París 2024 le ha devuelto la emoción a muchos cubanos. Dentro de la habitual vorágine en la que nos vemos envueltos que muchas veces se diluye en la cola del pollo, agenciárnosla para terminar el mes con un modesto salario o correr tras el escaso transporte urbano existente, no son menos los que han perdido la capacidad de emocionarse.
Hablo de esa agitación que eriza la piel, que te hace saltar las lágrimas o gritar frente a una pantalla como si quien luchara, saltara o corriera pudiera escucharnos en la Ciudad Luz, del otro lado del mundo.
París nos ha puesto a soñar; y aunque a veces nos mostremos inconformes con las discretas actuaciones de algunos de los hijos de esta tierra o les exijamos en demasía, el solo hecho de vernos representados en la cita de los cinco aros es suficiente para creer que pueden vencer cualquier obstáculo y regalarnos una alegría más.
Precisamente emocionar es una de las virtudes que tiene el deporte y los Juegos Olímpicos son ese espacio que cada cuatro años nos permite admirar a los mejores atletas del mundo en las diferentes disciplinas deportivas. Hombres y mujeres que aspiran romper sus propios récords y conquistar el Olimpo.

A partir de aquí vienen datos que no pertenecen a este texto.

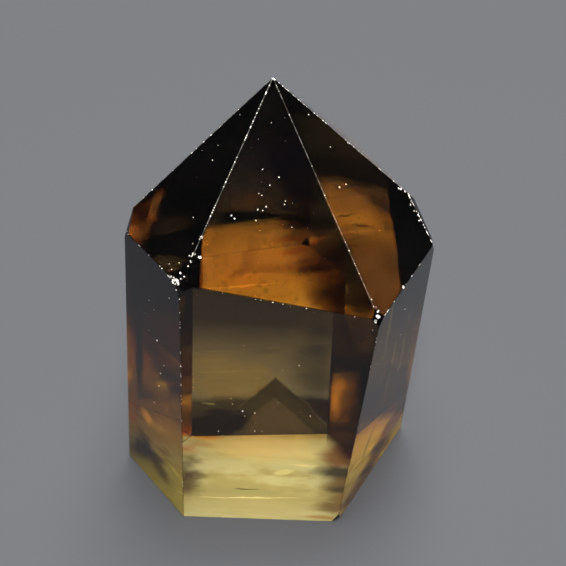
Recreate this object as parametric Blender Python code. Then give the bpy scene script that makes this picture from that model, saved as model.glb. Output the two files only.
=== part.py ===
"""Polished citrine crystal point: one solid, standing on its flat foot.

Metres, +Z up along the crystal, -Y towards the viewer. The six prism faces and the six
faces of the point are ground flat, so the solid is a block cut by one plane per face.
"""
from math import cos, pi, radians, sin

import bmesh
import bpy
from mathutils import Vector

HEIGHT = 0.0500
TIP = Vector((-0.0016, 0.0014, HEIGHT))  # the point stands a little left of the middle
EDGE_WEAR = 0.00006  # how far polishing has rounded each face back from its edges

# Prism faces: direction the face looks, in degrees from the front towards the right;
# distance from the axis at the foot; lean in degrees, positive when it narrows upwards.
PRISM_FACES = {
    "front": (1.6, 0.01209, 2.2),
    "right_front": (63.5, 0.01236, -2.8),
    "right_back": (131.1, 0.01281, 1.3),
    "back": (188.9, 0.01123, 0.5),
    "left_back": (245.3, 0.01257, 0.1),
    "left_front": (309.4, 0.01475, 0.7),
}

# Faces of the point, all through the tip: direction, and slope from the horizontal.
POINT_FACES = {
    "front": (8.9, 55.2),
    "right_front": (60.5, 50.7),
    "right_back": (126.5, 50.3),
    "back": (188.9, 56.1),
    "left_back": (240.6, 55.8),
    "left_front": (309.1, 48.9),
}

# Chipped and worn corners: the corner, the direction and upward tilt of the break,
# and how deep it cuts below the corner.
CHIPS = {
    "left_shoulder": (Vector((-0.00945, -0.01105, 0.03400)), 333.0, 14.0, 0.00038),
    "left_shoulder_rim": (Vector((-0.00880, -0.01030, 0.03485)), 338.0, 33.0, 0.00022),
    "left_shoulder_side": (Vector((-0.01000, -0.01070, 0.03410)), 312.0, 24.0, 0.00020),
    "right_shoulder": (Vector((0.01016, -0.01065, 0.03026)), 36.0, 26.0, 0.00036),
    "side_shoulder": (Vector((-0.01549, -0.00373, 0.03394)), 284.0, 24.0, 0.00030),
    "back_shoulder": (Vector((0.01378, 0.00251, 0.03432)), 92.0, 32.0, 0.00040),
    "back_shoulder_low": (Vector((0.01571, 0.00041, 0.03100)), 92.0, 14.0, 0.00030),
    "front_foot": (Vector((0.00789, -0.01187, 0.0)), 32.0, -14.0, 0.00034),
}


def facing(azimuth, tilt):
    """Unit vector at an azimuth from the front towards the right, tilted upwards; degrees."""
    a, t = radians(azimuth), radians(tilt)
    return Vector((sin(a) * cos(t), -cos(a) * cos(t), sin(t)))


def cut(bm, point, normal):
    """Slice the solid flat at a plane and drop what lies beyond it."""
    everything = bm.verts[:] + bm.edges[:] + bm.faces[:]
    sliced = bmesh.ops.bisect_plane(
        bm, geom=everything, dist=1e-7, plane_co=point, plane_no=normal, clear_outer=True)
    rim = [g for g in sliced["geom_cut"] if isinstance(g, bmesh.types.BMEdge)]
    bmesh.ops.edgeloop_fill(bm, edges=rim)


def crystal_mesh():
    """Cut the crystal from a block standing on the ground, then wear its edges."""
    bm = bmesh.new()
    bmesh.ops.create_cube(bm, size=3 * HEIGHT)
    bmesh.ops.translate(bm, verts=bm.verts, vec=(0, 0, 1.5 * HEIGHT))
    for azimuth, distance, lean in PRISM_FACES.values():
        cut(bm, facing(azimuth, 0) * distance, facing(azimuth, lean))
    for azimuth, slope in POINT_FACES.values():
        cut(bm, TIP, facing(azimuth, 90 - slope))
    for corner, azimuth, tilt, depth in CHIPS.values():
        normal = facing(azimuth, tilt)
        cut(bm, corner - normal * depth, normal)
    bmesh.ops.remove_doubles(bm, verts=bm.verts, dist=0.00002)
    bmesh.ops.dissolve_limit(
        bm, angle_limit=radians(0.2), verts=bm.verts, edges=bm.edges)
    ridges = [e for e in bm.edges if e.calc_face_angle(0) > pi / 12]
    bmesh.ops.bevel(
        bm, geom=ridges, offset=EDGE_WEAR, offset_type="OFFSET", segments=1, profile=0.5,
        affect="EDGES", clamp_overlap=True, material=-1)
    bmesh.ops.recalc_face_normals(bm, faces=bm.faces)
    mesh = bpy.data.meshes.new("crystal")
    bm.to_mesh(mesh)
    bm.free()
    return mesh


def citrine():
    """Clear smoky amber quartz."""
    material = bpy.data.materials.new("citrine")
    material.use_nodes = True
    shader = material.node_tree.nodes["Principled BSDF"]
    shader.inputs["Base Color"].default_value = (0.36, 0.19, 0.06, 1.0)
    shader.inputs["Roughness"].default_value = 0.05
    shader.inputs["Metallic"].default_value = 0.0
    shader.inputs["IOR"].default_value = 1.544
    shader.inputs["Transmission Weight"].default_value = 1.0
    return material


for old in list(bpy.data.objects):
    bpy.data.objects.remove(old)

crystal = bpy.data.objects.new("crystal", crystal_mesh())
crystal.data.materials.append(citrine())
bpy.context.scene.collection.objects.link(crystal)
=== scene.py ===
"""Polished citrine crystal point standing on its ground foot, on a pale studio floor.

Metres, +Z up along the crystal, -Y towards the viewer. The point is one solid: clear
amber quartz with a smoky tip, chipped along its edges and ground matt underneath.
"""

import random
from math import cos, pi, radians, sin

import bmesh
import bpy
from mathutils import Matrix, Vector


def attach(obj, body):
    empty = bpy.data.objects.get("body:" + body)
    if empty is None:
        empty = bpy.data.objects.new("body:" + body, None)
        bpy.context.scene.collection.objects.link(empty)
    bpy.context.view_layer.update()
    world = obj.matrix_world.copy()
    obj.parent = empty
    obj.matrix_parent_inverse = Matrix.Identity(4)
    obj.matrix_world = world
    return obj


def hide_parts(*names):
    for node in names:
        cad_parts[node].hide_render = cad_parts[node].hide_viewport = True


MM = 0.001
FLOOR_GAP = 0.00002  # keeps the floor from touching the foot's face

# Camera
CAMERA_TARGET = Vector((0.00046, -0.00048, 0.02481))
CAMERA_DISTANCE = 0.17738
CAMERA_ELEVATION = 44.37
CAMERA_ROLL = 3.274
SENSOR_WIDTH = 36.0  # millimetres
LENS = 108.60  # millimetres
VIEW_WIDTH = 566  # pixels, of the view that the flaws are marked in
MARKING_LENS = 107.73  # millimetres; that view is a little wider than the camera's

# Lights: name, azimuth, elevation, distance and width in metres, power in watts
LIGHTS = [
    ("key", 0, 62, 0.7, 0.12, 6.5),
    ("overhead", 172, 70, 0.7, 0.35, 8.0),
    ("top", 0, 88, 0.7, 0.35, 8.0),
]
ROOM_LIGHT = (0.9, 0.95, 1.0)
ROOM_STRENGTH = 0.05
FLOOR_COLOUR = (0.0525, 0.0538, 0.0575)

# Faces as cut: azimuth from the front towards the right, distance from the axis at the
# foot, lean; and for the point, azimuth and slope of each face through the tip.
TIP = Vector((-0.0016, 0.0014, 0.0500))
PRISM_FACES = {
    "front": (1.6, 0.01209, 2.2),
    "right_front": (63.5, 0.01236, -2.8),
    "right_back": (131.1, 0.01281, 1.3),
    "back": (188.9, 0.01123, 0.5),
    "left_back": (245.3, 0.01257, 0.1),
    "left_front": (309.4, 0.01475, 0.7),
}
POINT_FACES = {
    "front": (8.9, 55.2),
    "right_front": (60.5, 50.7),
    "right_back": (126.5, 50.3),
    "back": (188.9, 56.1),
    "left_back": (240.6, 55.8),
    "left_front": (309.1, 48.9),
}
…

París ha sido el volver a desvelarse en una calurosa madrugada, no por un apagón, sino para ver competir a los nuestros. El hacer una pausa en el trabajo diario para no perderse una pelea, el lastimarse las manos y la garganta ante los feroces gritos que no dejan morir la confianza en que pueden hacerlo mejor. O el reunirse frente a un televisor para admirar a Mijaín López, el hombre más fuera de serie del mundo, conquistar su quinto título olímpico y retirarse invencible.
Estos Juegos Olímpicos han sido un verdadero test de cubanía. Sin importar donde nos encontremos, quienes de verdad se sienten cubanos han podido disfrutar los logros de aquellos que se formaron aquí y hoy defienden las banderas de Chile, Azerbaiyán, Portugal o cualquier otro país. Porque eso también es esta Isla, un puñado de hermanos en busca de oportunidades alrededor del mundo.
La emoción no cabe en el pecho cuando se presencia el combate de la primera medallista olímpica en la lucha femenina cubana, o cuando Erislandy regala una demostración de lo que es boxear con agilidad y pegada. Es imposible no remar junto a Yarisleydis Cirilo y tratar de descontar puntos junto a Rosillo o a Orta, para que no se les escape el bronce, porque ya el oro les resultó esquivo.
París también nos ha regalado las más espectaculares imágenes y los más entrañables gestos. Desde la propia inauguración en que Celine Dion dio una magnífica demostración de lo que es sobreponerse a su enfermedad y cantar un tema de la mismísima Edith Piaf, se auguraba que esta sería una cita sin igual.
Estos recién finalizados Juegos Olímpicos nos dejan el sabor agridulce de que la delegación cubana no haya igualado o superado actuaciones anteriores, al menos en cuanto a medallas. Aun así, nos han hecho temblar, reír, maldecir o llorar.
París nos ha dejado eso, una pausa en el empedrado camino cotidiano, la confianza en lo que inspira, la unidad en torno a un mismo anhelo, el sentimiento de nación y el orgullo de ser cubanos y unirnos por una causa común a pesar de las diferencias.